[openib-general] Re: Question about pinning memory

Mon Jul 25 08:27:43 PDT 2005

>> > Having said that - do you have some benchmarks to prove that
>> > pinning is that expensive? Are you sure that all these internal
>> > table
>> > lookups aren't even slower?
>> > I cant promise, but given a microbenchmark, maybe something could be
>> > done to
>> > improve the speed of this operation.
>>
>> In my experience cache hit in MVAPICH improves registration by factor
>> of
>> two.
>>
>But thats VAPI based, not gen2 based, isnt it?
>
What is the difference? gen2 do magic? 

>> Internal table lookup is a search in balanced tree.
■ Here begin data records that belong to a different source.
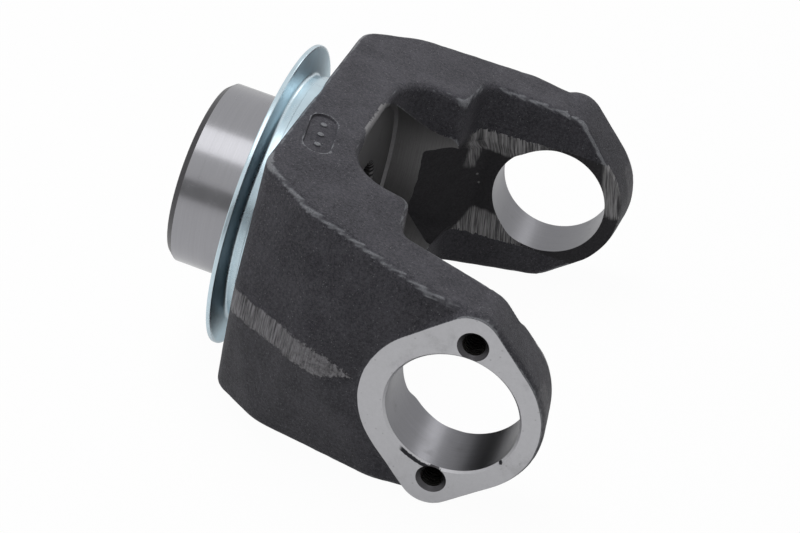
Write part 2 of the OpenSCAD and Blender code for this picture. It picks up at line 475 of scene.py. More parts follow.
class NodeRecipe:
    """Builds one Geometry Nodes tree with named inputs and turns its result into a plain mesh."""

    KINDS = {float: "NodeSocketFloat", int: "NodeSocketInt"}

    def __init__(self, name: str, inputs: dict[str, Union[float, int]]) -> None:
        """Starts the tree.

        Args:
            name: The tree's name.
            inputs: The named inputs and the values that this object uses.
        """
        self.tree = bpy.data.node_groups.new(name, "GeometryNodeTree")
        self.values = inputs
        self.identifiers: dict[str, str] = {}
        self.tree.interface.new_socket("Geometry", in_out="OUTPUT", socket_type="NodeSocketGeometry")
        for key, value in inputs.items():
            kind = self.KINDS[type(value)]
            socket = self.tree.interface.new_socket(key, in_out="INPUT", socket_type=kind)
            self.identifiers[key] = socket.identifier
        self.entry = self.tree.nodes.new("NodeGroupInput")
        self.exit = self.tree.nodes.new("NodeGroupOutput")

    def value(self, name: str) -> bpy.types.NodeSocket:
        """Returns the socket of a named input."""
        return self.entry.outputs[name]

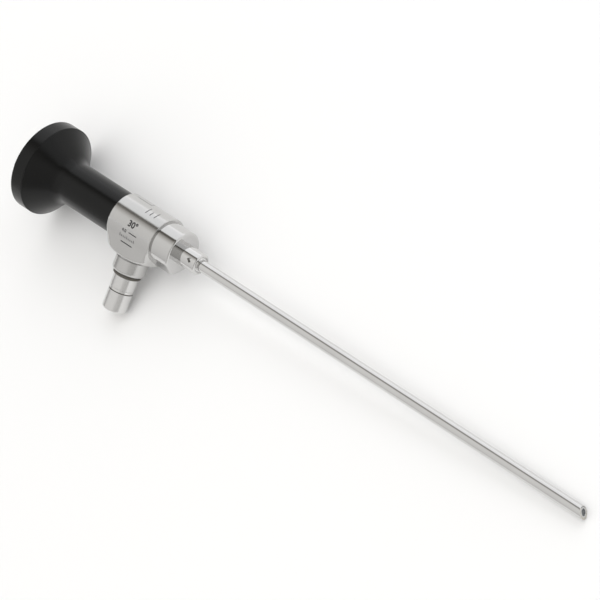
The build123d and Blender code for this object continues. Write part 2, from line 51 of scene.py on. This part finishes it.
for _ in range(8):
    low = TIP_S - TUBE_R * (1 - math.sin(ROLL)) * math.tan(VIEW_ANGLE)
    PITCH = math.atan((RIM_R - TUBE_R) / (low - (RIM_S - RIM_ROUND)))
    AXIS_H = (RIM_S - RIM_ROUND) * math.sin(PITCH) + (RIM_R - RIM_ROUND) * math.cos(PITCH) + RIM_ROUND
    _h = AXIS_H - POST_S * math.sin(PITCH) - POST_ROUND
    _e, _r = POST_END_P - POST_ROUND, OUTER_R - POST_ROUND
    ROLL = math.asin(math.sin(math.asin(_h / math.hypot(_e, _r)) - math.atan2(_r, _e)) / math.cos(PITCH))
A = Vector((math.cos(PITCH), 0, -math.sin(PITCH)))
_up = Vector((math.sin(PITCH), 0, math.cos(PITCH)))
P = Vector((0, -1, 0)) * math.cos(ROLL) - _up * math.sin(ROLL)
Q = _up * math.cos(ROLL) - Vector((0, 1, 0)) * math.sin(ROLL)
ORIGIN = Vector((-121.226, 6.7006, AXIS_H))


def at(s=0.0, p=0.0, q=0.0):
    return (ORIGIN + A * s + P * p + Q * q) / 1000


# ---------------------------------------------------------------------- camera
# axis, post and flank directions as the photograph's view sees them
# (x right, y up, z towards the viewer)
a_c = Vector((0.70587, -0.45369, 0.54391))
p_c = Vector((-0.35266, -0.89110, -0.28563))
q_c = p_c.cross(a_c)
FACE_C = Vector((-85.17, 45.38, 0.0))
CAM_D, PX_PER_MM = 1403.0, 2.980


def from_view(v):
    return A * a_c.dot(v) + P * p_c.dot(v) + Q * q_c.dot(v)


cam_data = bpy.data.cameras.new("camera")
cam = bpy.data.objects.new("camera", cam_data)
bpy.context.scene.collection.objects.link(cam)
cam.matrix_world = Matrix.Translation(
    (ORIGIN + from_view(Vector((0, 0, CAM_D)) - FACE_C)) / 1000) @ Matrix(
    (from_view(Vector((1, 0, 0))), from_view(Vector((0, 1, 0))), from_view(Vector((0, 0, 1))))
).transposed().to_4x4()
cam_data.sensor_width = 36.0
cam_data.lens = CAM_D * PX_PER_MM / 600 * 36
cam_data.clip_start, cam_data.clip_end = 0.01, 50
bpy.context.scene.camera = cam
bpy.context.scene.view_settings.view_transform = "Standard"


# ------------------------------------------------------------- node helpers
class Nodes:
    """Small helper around one node tree."""

    def __init__(self, tree):
        self.t = tree
        tree.nodes.clear()

    def add(self, kind, **inputs):
        n = self.t.nodes.new(kind)
        for k, v in inputs.items():
            if k.startswith("_"):
                setattr(n, k[1:], v)
                continue
            sock = n.inputs[int(k[1:])] if k[0] == "i" and k[1:].isdigit() else n.inputs[k.replace("_", " ")]
            if isinstance(v, bpy.types.NodeSocket):
                self.t.links.new(v, sock)
            else:
                sock.default_value = v
        return n

    def math(self, op, a, b=0.0, c=0.0, clamp=False):
        n = self.add("ShaderNodeMath", _operation=op, _use_clamp=clamp)
        for i, v in enumerate((a, b, c)):
            if isinstance(v, bpy.types.NodeSocket):
                self.t.links.new(v, n.inputs[i])
            else:
                n.inputs[i].default_value = v
        return n.outputs[0]

    def ramp(self, fac, stops, interp="LINEAR"):
        n = self.t.nodes.new("ShaderNodeValToRGB")
        n.color_ramp.interpolation = interp
        e = n.color_ramp.elements
        while len(e) < len(stops):
            e.new(0.5)
        for el, (pos, col) in zip(e, stops):
            el.position = pos
            el.color = tuple(col) + (1,) if not isinstance(col, float) else (col, col, col, 1)
        self.t.links.new(fac, n.inputs[0])
        return n.outputs[0]


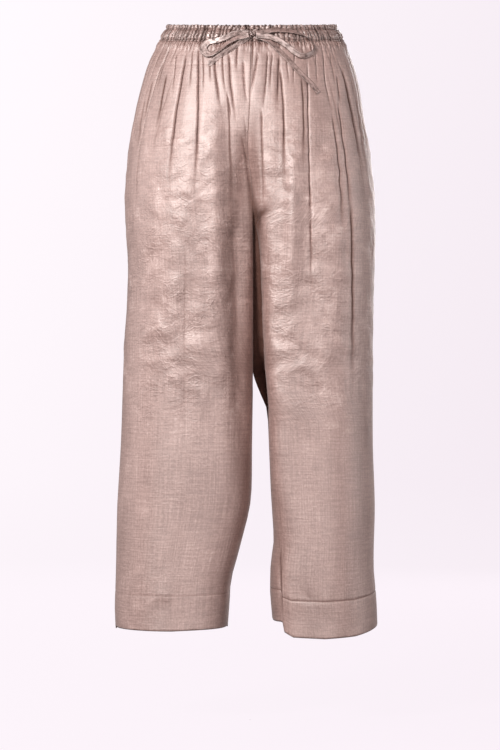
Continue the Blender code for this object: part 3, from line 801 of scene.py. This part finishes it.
# silk: a brown ground under a strong pale gloss, with thick and thin threads both ways
silkSetups = {
    "silk": {"dark": (0.235, 0.122, 0.102), "light": (0.400, 0.238, 0.208),
             "pale": (0.58, 0.42, 0.385), "gloss": 2.8,
             "slit": (0.075, 0.028, 0.018), "roughness": 0.57, "bump": 0.00012,
             "crushed": 0.00040},
    "bandSilk": {"dark": (0.21, 0.11, 0.092), "light": (0.48, 0.295, 0.26),
                 "pale": (0.66, 0.48, 0.44), "gloss": 3.1,
                 "slit": (0.022, 0.006, 0.003), "roughness": 0.37, "bump": 0.00012,
                 "crushed": 0},
    "tieSilk": {"dark": (0.22, 0.12, 0.102), "light": (0.45, 0.28, 0.25),
                "pale": (0.62, 0.44, 0.40), "gloss": 3.0,
                "slit": (0.022, 0.008, 0.005), "roughness": 0.40, "bump": 0.00010,
                "crushed": 0},
}
# noises on the grain: turns a metre across and along, detail, and the ends of its spread
threadSetups = {"warp": (430, 16, 2, 0.32, 0.68), "weft": (20, 520, 2, 0.32, 0.68),
                "slubs": (34, 300, 1, 0.56, 0.72), "mottle": (230, 260, 3, 0.3, 0.7),
                "cloud": (14, 11, 3, 0.3, 0.7), "bloom": (26, 38, 5, 0.5, 0.66)}
# ridges of crushed silk, coarse to fine: turns a metre across and along, and how sharp
ridgeSetups = {"coarse": (24, 46, 12), "middle": (52, 92, 10), "fine": (110, 150, 8)}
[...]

Hardware memory
>> registration is system call + writes on PCI bus + search in balanced
>> tree in get_user_pages,
>
>I cant tell without seeing actual benchmarks.
>Certainly tricks like overriding malloc/free operations can have
>impact on overall application performance.
There is no need to override malloc/free to do registration caching.
And here is the benchmark results for MVAPICH over gen2:
This is how much cycles takes to send buffer of 100000 bytes with cache
miss:      536388
cache hit: 9740

I used MPI_Isend for the test.

>
>> how can you improve this?
>
>I have some optimization ideas in mind - clearly even with a very smart
>registration cache there may be cache misses, so if a problem exists,
>any optimizations shall be beneficial.

It is always good to improve worst case.

--
			Gleb.